** Begin **

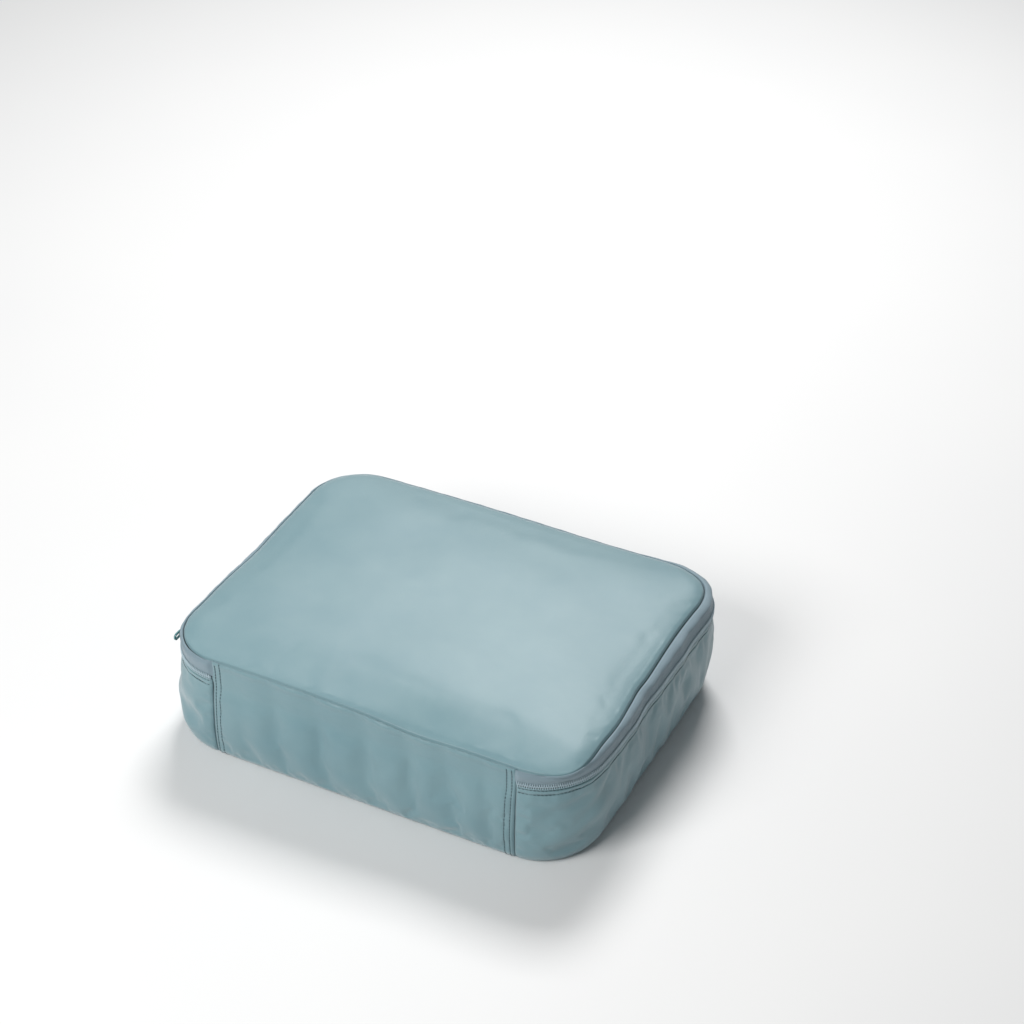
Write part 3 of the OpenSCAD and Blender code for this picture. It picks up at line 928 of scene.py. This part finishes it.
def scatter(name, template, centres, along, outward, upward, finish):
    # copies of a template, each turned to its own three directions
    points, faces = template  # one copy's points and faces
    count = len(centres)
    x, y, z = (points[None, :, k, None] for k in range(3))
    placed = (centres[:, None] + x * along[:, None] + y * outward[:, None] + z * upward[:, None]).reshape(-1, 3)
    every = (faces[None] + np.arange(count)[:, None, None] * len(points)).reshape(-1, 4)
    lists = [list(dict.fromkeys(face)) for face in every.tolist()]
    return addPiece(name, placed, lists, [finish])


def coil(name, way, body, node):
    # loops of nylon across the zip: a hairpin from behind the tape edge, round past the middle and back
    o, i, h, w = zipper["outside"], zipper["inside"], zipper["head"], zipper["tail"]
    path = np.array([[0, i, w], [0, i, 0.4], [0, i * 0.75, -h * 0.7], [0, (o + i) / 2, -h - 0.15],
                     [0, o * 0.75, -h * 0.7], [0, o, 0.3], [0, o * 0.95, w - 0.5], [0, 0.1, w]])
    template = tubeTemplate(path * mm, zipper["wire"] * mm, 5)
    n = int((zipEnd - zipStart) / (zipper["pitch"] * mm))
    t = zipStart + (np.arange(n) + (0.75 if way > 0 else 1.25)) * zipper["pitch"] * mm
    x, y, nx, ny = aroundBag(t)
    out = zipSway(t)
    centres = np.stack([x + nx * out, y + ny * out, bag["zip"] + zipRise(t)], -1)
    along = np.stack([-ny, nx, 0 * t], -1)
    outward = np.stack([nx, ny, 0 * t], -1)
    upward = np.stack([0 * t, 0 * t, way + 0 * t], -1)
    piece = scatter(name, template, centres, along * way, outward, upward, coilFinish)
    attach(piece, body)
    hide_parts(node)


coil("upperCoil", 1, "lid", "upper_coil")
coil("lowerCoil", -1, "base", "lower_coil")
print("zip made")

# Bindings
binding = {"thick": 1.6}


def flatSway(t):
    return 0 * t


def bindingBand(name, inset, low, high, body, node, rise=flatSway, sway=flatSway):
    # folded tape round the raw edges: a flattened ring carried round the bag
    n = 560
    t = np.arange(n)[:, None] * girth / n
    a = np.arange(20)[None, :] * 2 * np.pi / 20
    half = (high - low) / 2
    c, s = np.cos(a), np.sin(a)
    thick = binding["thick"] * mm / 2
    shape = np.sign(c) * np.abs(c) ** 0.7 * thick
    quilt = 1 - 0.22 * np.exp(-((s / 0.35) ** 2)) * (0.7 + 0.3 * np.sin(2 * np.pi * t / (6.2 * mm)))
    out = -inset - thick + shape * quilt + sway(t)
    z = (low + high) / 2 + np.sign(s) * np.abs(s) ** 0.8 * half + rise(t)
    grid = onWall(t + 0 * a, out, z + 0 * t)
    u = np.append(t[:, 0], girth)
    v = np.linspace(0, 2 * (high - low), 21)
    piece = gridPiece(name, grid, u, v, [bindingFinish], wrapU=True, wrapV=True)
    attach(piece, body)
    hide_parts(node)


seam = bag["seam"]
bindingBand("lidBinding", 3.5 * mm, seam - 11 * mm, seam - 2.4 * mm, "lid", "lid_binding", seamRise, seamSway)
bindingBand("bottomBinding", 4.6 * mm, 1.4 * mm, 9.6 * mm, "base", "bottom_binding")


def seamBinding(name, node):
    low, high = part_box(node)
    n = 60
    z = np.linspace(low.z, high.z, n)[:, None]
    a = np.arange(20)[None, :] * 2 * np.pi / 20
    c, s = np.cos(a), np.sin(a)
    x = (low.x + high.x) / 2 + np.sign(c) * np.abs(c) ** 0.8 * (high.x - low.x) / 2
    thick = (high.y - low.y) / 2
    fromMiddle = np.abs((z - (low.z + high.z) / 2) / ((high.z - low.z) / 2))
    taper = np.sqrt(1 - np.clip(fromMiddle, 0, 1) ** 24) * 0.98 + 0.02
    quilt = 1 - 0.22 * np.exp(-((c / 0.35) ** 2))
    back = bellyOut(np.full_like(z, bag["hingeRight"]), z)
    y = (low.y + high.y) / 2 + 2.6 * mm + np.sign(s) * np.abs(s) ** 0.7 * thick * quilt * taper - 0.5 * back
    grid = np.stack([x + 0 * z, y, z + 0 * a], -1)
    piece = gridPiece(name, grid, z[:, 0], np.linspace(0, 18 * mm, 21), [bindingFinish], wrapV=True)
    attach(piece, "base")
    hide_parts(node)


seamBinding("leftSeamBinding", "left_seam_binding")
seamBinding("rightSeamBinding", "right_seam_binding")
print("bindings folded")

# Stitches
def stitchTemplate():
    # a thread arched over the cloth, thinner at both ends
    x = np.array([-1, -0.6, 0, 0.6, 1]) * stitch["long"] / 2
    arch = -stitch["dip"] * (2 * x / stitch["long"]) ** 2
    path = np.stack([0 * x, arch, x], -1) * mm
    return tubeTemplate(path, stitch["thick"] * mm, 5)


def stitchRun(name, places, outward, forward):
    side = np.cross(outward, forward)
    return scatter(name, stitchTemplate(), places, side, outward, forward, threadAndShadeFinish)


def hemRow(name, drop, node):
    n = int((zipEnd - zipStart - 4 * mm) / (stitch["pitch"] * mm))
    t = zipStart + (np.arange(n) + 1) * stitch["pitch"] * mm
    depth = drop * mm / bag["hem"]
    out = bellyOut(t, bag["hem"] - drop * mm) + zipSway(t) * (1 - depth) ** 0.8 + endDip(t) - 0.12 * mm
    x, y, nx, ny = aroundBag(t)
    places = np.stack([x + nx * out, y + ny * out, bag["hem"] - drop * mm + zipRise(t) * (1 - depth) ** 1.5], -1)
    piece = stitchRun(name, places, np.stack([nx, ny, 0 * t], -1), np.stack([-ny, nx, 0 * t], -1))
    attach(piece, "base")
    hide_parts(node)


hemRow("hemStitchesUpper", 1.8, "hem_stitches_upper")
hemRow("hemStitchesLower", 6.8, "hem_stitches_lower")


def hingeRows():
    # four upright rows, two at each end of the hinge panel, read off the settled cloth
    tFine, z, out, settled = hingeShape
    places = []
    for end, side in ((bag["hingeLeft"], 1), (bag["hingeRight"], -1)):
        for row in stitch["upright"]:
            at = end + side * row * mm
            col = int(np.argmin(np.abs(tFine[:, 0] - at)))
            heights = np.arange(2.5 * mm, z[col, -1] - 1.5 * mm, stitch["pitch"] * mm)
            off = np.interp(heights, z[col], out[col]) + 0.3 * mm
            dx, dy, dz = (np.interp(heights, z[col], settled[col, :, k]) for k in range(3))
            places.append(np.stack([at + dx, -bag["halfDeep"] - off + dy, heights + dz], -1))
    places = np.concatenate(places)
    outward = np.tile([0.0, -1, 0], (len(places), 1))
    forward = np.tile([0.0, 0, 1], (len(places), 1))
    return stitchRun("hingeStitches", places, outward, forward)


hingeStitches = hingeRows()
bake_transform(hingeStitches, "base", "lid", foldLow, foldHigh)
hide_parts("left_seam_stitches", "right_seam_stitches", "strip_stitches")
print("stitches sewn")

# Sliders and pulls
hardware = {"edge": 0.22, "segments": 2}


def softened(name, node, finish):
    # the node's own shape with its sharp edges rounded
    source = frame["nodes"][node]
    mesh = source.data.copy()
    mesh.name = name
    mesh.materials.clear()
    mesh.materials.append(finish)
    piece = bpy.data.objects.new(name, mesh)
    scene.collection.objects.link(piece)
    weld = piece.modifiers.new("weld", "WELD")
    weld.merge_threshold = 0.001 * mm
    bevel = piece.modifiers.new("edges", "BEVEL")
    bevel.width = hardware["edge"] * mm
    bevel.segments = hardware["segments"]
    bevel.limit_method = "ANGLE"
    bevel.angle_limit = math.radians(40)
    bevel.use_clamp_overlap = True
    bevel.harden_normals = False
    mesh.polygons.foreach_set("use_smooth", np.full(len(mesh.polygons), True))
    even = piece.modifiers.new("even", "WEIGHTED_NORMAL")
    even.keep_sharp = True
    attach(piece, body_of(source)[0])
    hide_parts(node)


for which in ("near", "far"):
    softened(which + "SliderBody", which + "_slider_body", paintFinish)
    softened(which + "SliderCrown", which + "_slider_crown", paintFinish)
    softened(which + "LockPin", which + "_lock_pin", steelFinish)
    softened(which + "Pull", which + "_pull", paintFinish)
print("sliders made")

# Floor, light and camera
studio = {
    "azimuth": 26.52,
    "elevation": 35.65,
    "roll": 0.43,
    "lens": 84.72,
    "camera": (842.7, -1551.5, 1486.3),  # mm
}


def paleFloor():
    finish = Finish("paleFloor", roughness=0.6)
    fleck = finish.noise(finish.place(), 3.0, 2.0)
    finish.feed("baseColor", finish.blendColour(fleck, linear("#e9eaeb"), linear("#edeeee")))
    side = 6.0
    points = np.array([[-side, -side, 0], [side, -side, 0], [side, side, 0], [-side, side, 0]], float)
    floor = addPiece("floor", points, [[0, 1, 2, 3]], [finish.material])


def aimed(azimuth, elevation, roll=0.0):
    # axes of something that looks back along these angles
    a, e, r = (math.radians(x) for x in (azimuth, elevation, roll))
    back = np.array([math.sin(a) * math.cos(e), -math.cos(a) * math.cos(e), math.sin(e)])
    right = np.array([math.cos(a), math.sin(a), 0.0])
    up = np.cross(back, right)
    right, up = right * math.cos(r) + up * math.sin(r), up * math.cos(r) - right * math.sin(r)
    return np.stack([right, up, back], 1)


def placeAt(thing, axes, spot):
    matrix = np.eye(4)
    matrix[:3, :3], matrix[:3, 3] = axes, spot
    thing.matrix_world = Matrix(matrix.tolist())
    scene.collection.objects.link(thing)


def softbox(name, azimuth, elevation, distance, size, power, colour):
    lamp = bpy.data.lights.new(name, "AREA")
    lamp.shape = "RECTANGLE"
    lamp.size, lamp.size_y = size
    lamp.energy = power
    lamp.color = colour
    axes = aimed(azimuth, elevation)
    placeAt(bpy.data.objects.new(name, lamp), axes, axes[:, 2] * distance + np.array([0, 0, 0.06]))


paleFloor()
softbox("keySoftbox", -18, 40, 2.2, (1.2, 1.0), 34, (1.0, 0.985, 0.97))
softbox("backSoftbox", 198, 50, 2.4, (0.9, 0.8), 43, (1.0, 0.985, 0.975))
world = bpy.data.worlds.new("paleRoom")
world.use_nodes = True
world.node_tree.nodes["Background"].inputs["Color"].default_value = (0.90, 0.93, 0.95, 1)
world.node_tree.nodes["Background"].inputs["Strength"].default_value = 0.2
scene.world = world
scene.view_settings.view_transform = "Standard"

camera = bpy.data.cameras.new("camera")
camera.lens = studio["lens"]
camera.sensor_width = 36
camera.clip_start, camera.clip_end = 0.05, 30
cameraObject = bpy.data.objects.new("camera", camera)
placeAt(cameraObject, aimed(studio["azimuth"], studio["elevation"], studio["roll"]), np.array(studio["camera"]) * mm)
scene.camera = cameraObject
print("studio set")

** End **

**Required task**
Return the opening line of the data and every line after it through the line containing "return addPiece(name, placed, lists, [finish])", please, exactly as written and with nothing added.

**Right answer**
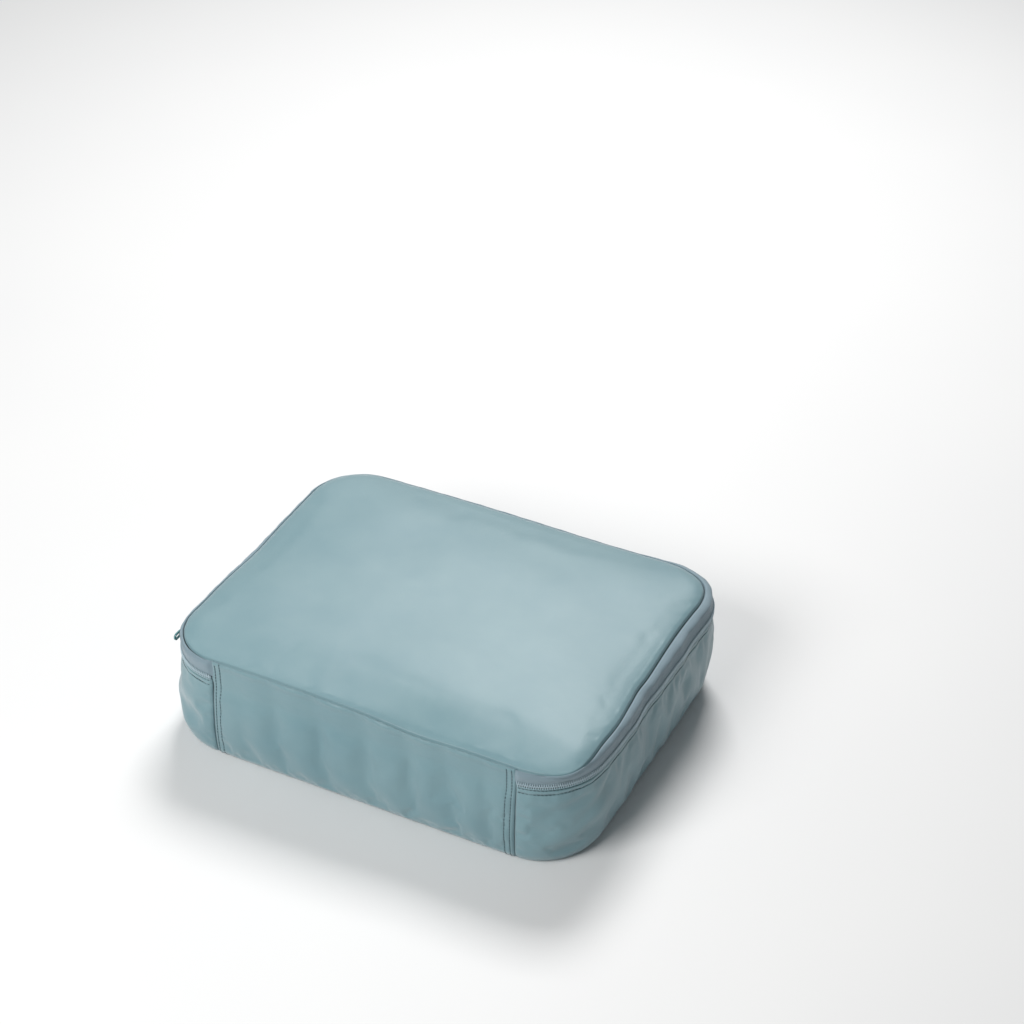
Write part 3 of the OpenSCAD and Blender code for this picture. It picks up at line 928 of scene.py. This part finishes it.
def scatter(name, template, centres, along, outward, upward, finish):
    # copies of a template, each turned to its own three directions
    points, faces = template  # one copy's points and faces
    count = len(centres)
    x, y, z = (points[None, :, k, None] for k in range(3))
    placed = (centres[:, None] + x * along[:, None] + y * outward[:, None] + z * upward[:, None]).reshape(-1, 3)
    every = (faces[None] + np.arange(count)[:, None, None] * len(points)).reshape(-1, 4)
    lists = [list(dict.fromkeys(face)) for face in every.tolist()]
    return addPiece(name, placed, lists, [finish])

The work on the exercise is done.